The material below holds a span beginning at the line with "Write the build123d" and ending at the line with "upper_louvre_rows = 3". Quote that span exactly, both ends included, and only that span.

***** PROVIDED MATERIAL

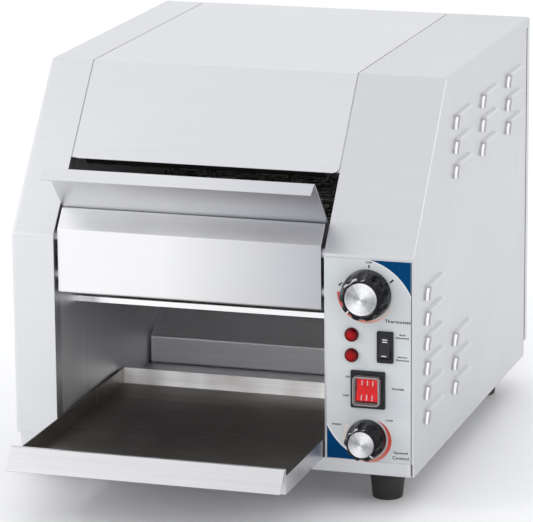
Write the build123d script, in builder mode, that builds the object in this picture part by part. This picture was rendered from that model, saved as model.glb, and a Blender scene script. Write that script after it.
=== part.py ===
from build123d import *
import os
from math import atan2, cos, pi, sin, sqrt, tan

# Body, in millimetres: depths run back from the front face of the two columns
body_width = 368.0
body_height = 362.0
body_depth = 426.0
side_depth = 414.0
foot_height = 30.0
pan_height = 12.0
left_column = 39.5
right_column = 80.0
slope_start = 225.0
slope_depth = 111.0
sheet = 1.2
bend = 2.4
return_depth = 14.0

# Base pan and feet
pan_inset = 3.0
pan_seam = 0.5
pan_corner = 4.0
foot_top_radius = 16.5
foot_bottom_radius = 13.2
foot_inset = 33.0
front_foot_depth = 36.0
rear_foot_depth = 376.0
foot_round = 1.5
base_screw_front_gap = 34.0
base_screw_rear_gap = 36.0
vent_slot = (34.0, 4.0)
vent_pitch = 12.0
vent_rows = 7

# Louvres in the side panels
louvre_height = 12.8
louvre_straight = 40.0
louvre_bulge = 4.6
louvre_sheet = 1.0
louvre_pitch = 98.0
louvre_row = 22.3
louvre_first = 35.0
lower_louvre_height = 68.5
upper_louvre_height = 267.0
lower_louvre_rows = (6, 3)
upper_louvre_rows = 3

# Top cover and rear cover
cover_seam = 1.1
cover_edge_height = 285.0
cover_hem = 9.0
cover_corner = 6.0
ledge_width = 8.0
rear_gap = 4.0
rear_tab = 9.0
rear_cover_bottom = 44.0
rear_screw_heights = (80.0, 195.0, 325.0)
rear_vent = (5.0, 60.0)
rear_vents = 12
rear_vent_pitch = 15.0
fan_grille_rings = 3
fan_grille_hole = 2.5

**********
***** PROVIDED MATERIAL

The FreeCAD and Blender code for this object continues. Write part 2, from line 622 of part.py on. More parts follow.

**********

### ANSWER TO THIS EXERCISE
Write the build123d script, in builder mode, that builds the object in this picture part by part. This picture was rendered from that model, saved as model.glb, and a Blender scene script. Write that script after it.
=== part.py ===
from build123d import *
import os
from math import atan2, cos, pi, sin, sqrt, tan

# Body, in millimetres: depths run back from the front face of the two columns
body_width = 368.0
body_height = 362.0
body_depth = 426.0
side_depth = 414.0
foot_height = 30.0
pan_height = 12.0
left_column = 39.5
right_column = 80.0
slope_start = 225.0
slope_depth = 111.0
sheet = 1.2
bend = 2.4
return_depth = 14.0

# Base pan and feet
pan_inset = 3.0
pan_seam = 0.5
pan_corner = 4.0
foot_top_radius = 16.5
foot_bottom_radius = 13.2
foot_inset = 33.0
front_foot_depth = 36.0
rear_foot_depth = 376.0
foot_round = 1.5
base_screw_front_gap = 34.0
base_screw_rear_gap = 36.0
vent_slot = (34.0, 4.0)
vent_pitch = 12.0
vent_rows = 7

# Louvres in the side panels
louvre_height = 12.8
louvre_straight = 40.0
louvre_bulge = 4.6
louvre_sheet = 1.0
louvre_pitch = 98.0
louvre_row = 22.3
louvre_first = 35.0
lower_louvre_height = 68.5
upper_louvre_height = 267.0
lower_louvre_rows = (6, 3)
upper_louvre_rows = 3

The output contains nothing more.